Wrenn encourages anyone managing a nonprofit partnership to bring a cross-functional team together as soon as possible, allowing everyone to see the possibilities. “There is an opportunity at the front end to get everyone engaged and talking about the partnership,” he said. By doing that, the company will be able to better leverage the dollars spent on the partnership, making it more successful on multiple levels.

He also stressed that companies also involve the charity itself at this stage, as they are usually aware of unique opportunities for promotion and storytelling, which brings us to the final step…

Tell the Stories

The final piece to the partnership puzzle, Wrenn says, is another that companies too often miss - telling the stories.

This was mentioned in the section about communicating to employees, but it bears repeating. “Storytelling is becoming more important,” he said. It’s about more than just giving the facts and particulars, but the emotional, human element of the partnership.

One of the best avenues, and easily accessible for companies, is to tell the stories through employees, both internally and externally, especially if it involves volunteering. “Personal stories are what resonate with people,” he said. “When you see the impact volunteering has on an individual, those are the stories that get read and shared.”

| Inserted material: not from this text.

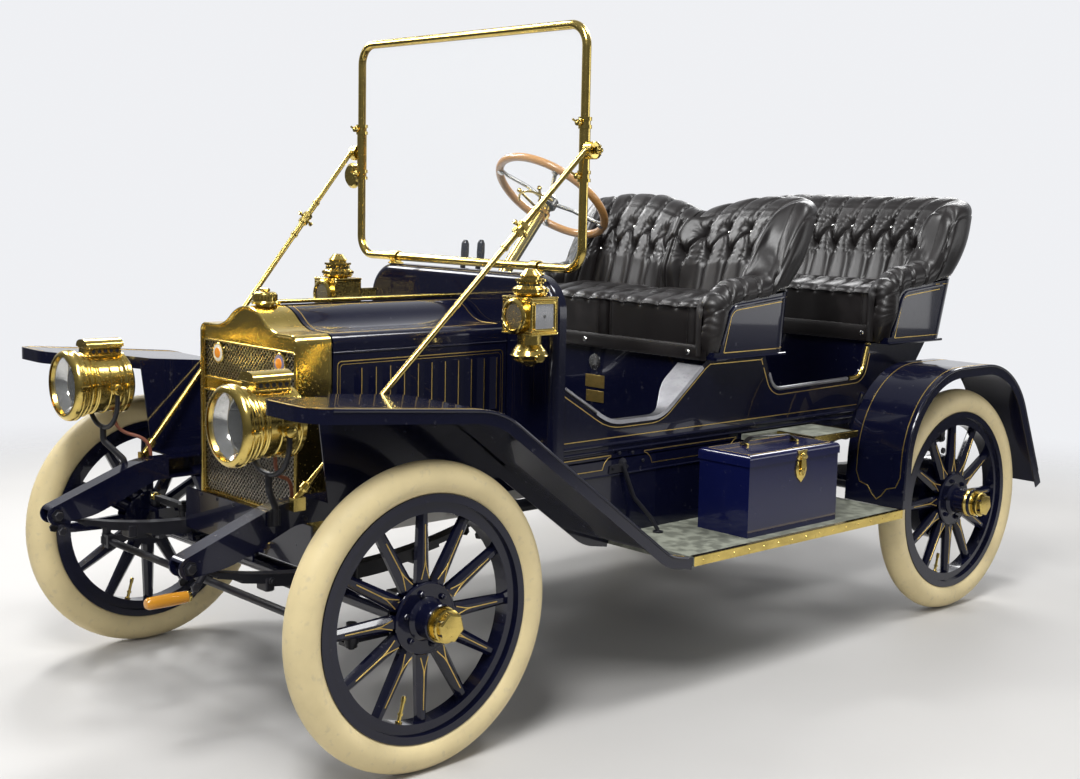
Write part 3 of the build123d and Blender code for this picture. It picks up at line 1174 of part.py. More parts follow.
NODES = {
    "frame": frame,
    "engine": engine,
    "exhaust": exhaust,
    "front_axle": front_axle,
    "front_springs": front_springs,
    "rear_axle": rear_axle,
    "rear_springs": rear_springs,
    "knuckle_left": lambda: knuckle(1),
    "knuckle_right": lambda: knuckle(-1),
    "tie_rod": tie_rod,
    "drag_link": drag_link,
    "drop_arm": drop_arm,
    "radiator_shell": radiator_shell,
    "radiator_core": radiator_core,
    "front_apron": front_apron,
    "starting_crank": starting_crank,
    "hood_left": lambda: hood_top(1),
    "hood_right": lambda: hood_top(-1),
    "hood_side_left": lambda: hood_side(1),
    "hood_side_right": lambda: hood_side(-1),
    "hood_hinge": hood_hinge,
    "dash": dash,
    "windshield_frame": windshield_frame,
    "windshield_glass": windshield_glass,
    "windshield_stays": windshield_stays,
    "headlamps": headlamps,
    "lamp_brackets": lamp_brackets,
    "hose_left": lambda: hose(1),
    "hose_right": lambda: hose(-1),
    "side_lamps": side_lamps,
    "body_shell": body_shell,
    "front_seat_body": front_seat_body,
    "front_cushions": front_cushions,
    "front_backrests": front_backrests,
    "rear_seat_body": rear_seat_body,
    "rear_cushion": rear_cushion,
    "rear_backrest": rear_backrest,
    "front_fenders": front_fenders,
    "rear_fenders": rear_fenders,
    "splash_aprons": splash_aprons,
    "running_boards": running_boards,
    "rear_steps": rear_steps,
    "tool_box": tool_box,
    "tool_box_lid": tool_box_lid,
    "steering_column": steering_column,
    "steering_wheel": steering_wheel,
    "hand_levers": hand_levers,
}

for end, y, cap_out, with_drum in (("front", FRONT_Y, FRONT_CAP_OUT, False),
                                   ("rear", REAR_Y, REAR_CAP_OUT, True)):
    turning = wheel(cap_out, with_drum)
    rubber = tyre()
    for side_name, side in (("left", 1), ("right", -1)):
        NODES[f"wheel_{end}_{side_name}"] = lambda p=turning, s=side, at=y: placed_wheel(p, s, at)
        NODES[f"tyre_{end}_{side_name}"] = lambda p=rubber, s=side, at=y: placed_wheel(p, s, at)

for node, make in NODES.items():
    export_step(Pos(0, -Y_MIDDLE, 0) * make(), f"parts/{node}.step")
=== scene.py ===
"""Looks of the brass era touring car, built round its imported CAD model."""
import math

import bmesh
import bpy
import numpy as np
from bpy.props import FloatProperty, FloatVectorProperty, PointerProperty
from bpy.types import Operator, Panel, PropertyGroup
from mathutils import Matrix, Vector
from mathutils.bvhtree import BVHTree


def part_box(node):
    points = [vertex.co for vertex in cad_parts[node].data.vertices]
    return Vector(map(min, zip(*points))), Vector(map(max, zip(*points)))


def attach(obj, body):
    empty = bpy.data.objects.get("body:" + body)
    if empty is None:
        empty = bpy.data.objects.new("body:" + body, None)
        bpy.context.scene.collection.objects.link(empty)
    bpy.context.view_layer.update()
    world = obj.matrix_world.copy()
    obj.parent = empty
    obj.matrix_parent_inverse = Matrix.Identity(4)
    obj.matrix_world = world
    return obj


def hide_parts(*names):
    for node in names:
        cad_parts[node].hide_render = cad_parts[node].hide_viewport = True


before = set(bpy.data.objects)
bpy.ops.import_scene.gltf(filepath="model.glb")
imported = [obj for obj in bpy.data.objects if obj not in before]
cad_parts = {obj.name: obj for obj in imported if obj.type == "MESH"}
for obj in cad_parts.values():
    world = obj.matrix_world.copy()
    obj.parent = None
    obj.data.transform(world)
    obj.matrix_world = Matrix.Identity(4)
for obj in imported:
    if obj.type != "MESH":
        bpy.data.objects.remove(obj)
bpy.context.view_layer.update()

bl_info = {
    "name": "Brass era touring car",
    "version": (1, 0, 0),
    "blender": (4, 5, 0),
    "location": "View3D > Sidebar > Touring car",
    "description": "Builds the paint, brass, leather and trim of a touring car round its CAD frame",
    "category": "Object",
}

MM = 0.001
# Directions, and places in the CAD source's millimetres; lines are dropped on surfaces from ABOVE or BESIDE.
UP, DOWN, FRONT, REAR, LEFT, RIGHT = (0, 0, 1), (0, 0, -1), (0, -1, 0), (0, 1, 0), (1, 0, 0), (-1, 0, 0)
SQUARE = ((-1, -1), (1, -1), (1, 1), (-1, 1))
ABOVE, BESIDE = 1500, 700
SPOKES = 12
AXLES = {"front": -1181, "rear": 1181}
AXLE_Z = 392
WHEEL_X = 711
LINE_RISE = 0.5
RADIATOR_FACE, RADIATOR_HALF = -1240, 252
BADGES_X, BADGES_Z = (-160, 160), 972
FILLER_Y, FILLER_Z = -1186, 1150
HEADLAMP = (447, -1561, 869)
SIDE_LAMP = (471, -621, 1101)
BODY_SIDE = 440
SCREEN_Y = -484
BOARD_EDGE = 795
STEERING_TOP, STEERING_FOOT = (-215, 84, 1430), (-215, -553, 650)
CRANK_Z, HANDLE_Z = 435, 330
# The CAD source counts Y from the middle of the wheelbase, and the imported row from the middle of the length.
Y_SHIFT = AXLES["front"] - sum(c.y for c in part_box("wheel_front_left")) / 2 / MM


def at(x, y, z):
    """A point given in the CAD source's millimetres, in the row's metres."""
    return Vector((x * MM, (y - Y_SHIFT) * MM, z * MM))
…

Some companies, according to Wrenn, use that storytelling approach to generate an esprit de corps amongst employee volunteers. “Delta Air Lines calls their employee volunteer workforce the ‘Force for Global Good,’” he said. This approach creates pride among employees and leads to nearly unlimited storytelling opportunities, both internally and externally.

Increasingly, according to Wrenn, companies are facing expectations from customers, stakeholders, employees and even prospective employees to do more to have a positive social impact. By partnering with a nonprofit organization, companies can achieve that goal almost instantly, but it’s important to take a comprehensive view of the partnership to be sure it’s being leveraged to its fullest potential.